"We are currently not working on a SF Employees Only although it is in our plans to eventually open up an EO there...a lot of people have been asking but I have no idea how they got this information."I have to admit that I'm glad to hear it. Though I have no problem with spreading a good thing around, local pride may may cause a little "We don't need New Yorkers to show us how to make drinks!" angst.
That said, the lines between New York drinks and San Francisco drinks are already starting to blur, and I think SF bartenders are practicing more professionalism and consistency, and NY bartenders are increasing the amounts and varieties of fresh juices and herbs in their cocktails. In another year, much of the regionalism may disappear from these two cities. In another year, New York may have a few dedicated tiki bars and and SF may have membership clubs.
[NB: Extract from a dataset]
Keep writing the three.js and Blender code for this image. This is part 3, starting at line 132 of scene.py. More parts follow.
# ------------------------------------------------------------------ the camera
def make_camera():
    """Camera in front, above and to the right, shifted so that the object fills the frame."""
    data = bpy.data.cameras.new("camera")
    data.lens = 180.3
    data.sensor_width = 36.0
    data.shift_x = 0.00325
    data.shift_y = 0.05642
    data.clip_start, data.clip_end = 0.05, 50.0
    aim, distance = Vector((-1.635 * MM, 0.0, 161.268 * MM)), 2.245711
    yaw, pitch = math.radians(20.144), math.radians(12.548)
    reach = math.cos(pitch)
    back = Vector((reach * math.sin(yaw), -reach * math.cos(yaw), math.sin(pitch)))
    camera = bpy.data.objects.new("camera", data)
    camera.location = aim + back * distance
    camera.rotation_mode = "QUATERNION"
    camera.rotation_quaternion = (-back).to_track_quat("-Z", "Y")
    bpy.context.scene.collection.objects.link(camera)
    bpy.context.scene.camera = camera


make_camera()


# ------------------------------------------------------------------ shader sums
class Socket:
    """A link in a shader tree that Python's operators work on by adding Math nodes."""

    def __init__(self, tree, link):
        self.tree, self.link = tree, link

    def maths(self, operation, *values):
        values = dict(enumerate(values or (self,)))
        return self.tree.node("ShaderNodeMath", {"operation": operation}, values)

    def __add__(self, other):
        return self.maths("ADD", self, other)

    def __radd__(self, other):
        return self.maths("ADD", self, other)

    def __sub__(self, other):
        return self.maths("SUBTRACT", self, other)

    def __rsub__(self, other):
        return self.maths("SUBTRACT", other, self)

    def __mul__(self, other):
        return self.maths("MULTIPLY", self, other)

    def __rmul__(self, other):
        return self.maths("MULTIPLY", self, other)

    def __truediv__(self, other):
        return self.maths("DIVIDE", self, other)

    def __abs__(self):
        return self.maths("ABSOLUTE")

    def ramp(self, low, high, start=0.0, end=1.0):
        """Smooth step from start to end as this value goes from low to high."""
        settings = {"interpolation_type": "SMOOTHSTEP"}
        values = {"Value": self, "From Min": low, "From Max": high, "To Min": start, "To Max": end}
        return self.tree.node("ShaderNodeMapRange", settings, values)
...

I've been thinking about this a lot recently, getting ready for my talk at Tales of the Cocktail on Regional Trends in American Cocktails on Saturday morning. Last year at Tales, it became very clear that there were regional differences in cocktails between the coasts and that each brings something to the game. This year, we're moving beyond just SF and NY as cocktail centers, seeing amazing things in the Pacific Northwest, Southern California, Boston, Atlanta, Chicago, and DC. Next year at this time, with the opposing forces of greater awareness of national cocktail culture versus the increasing amount of regional micro-distillers and focus on local ingredients, I'm not sure what will happen.
In the end I'm glad that there there isn't yet a homogenized idea of what good cocktails are, what they taste like, and in what types of bars to get them.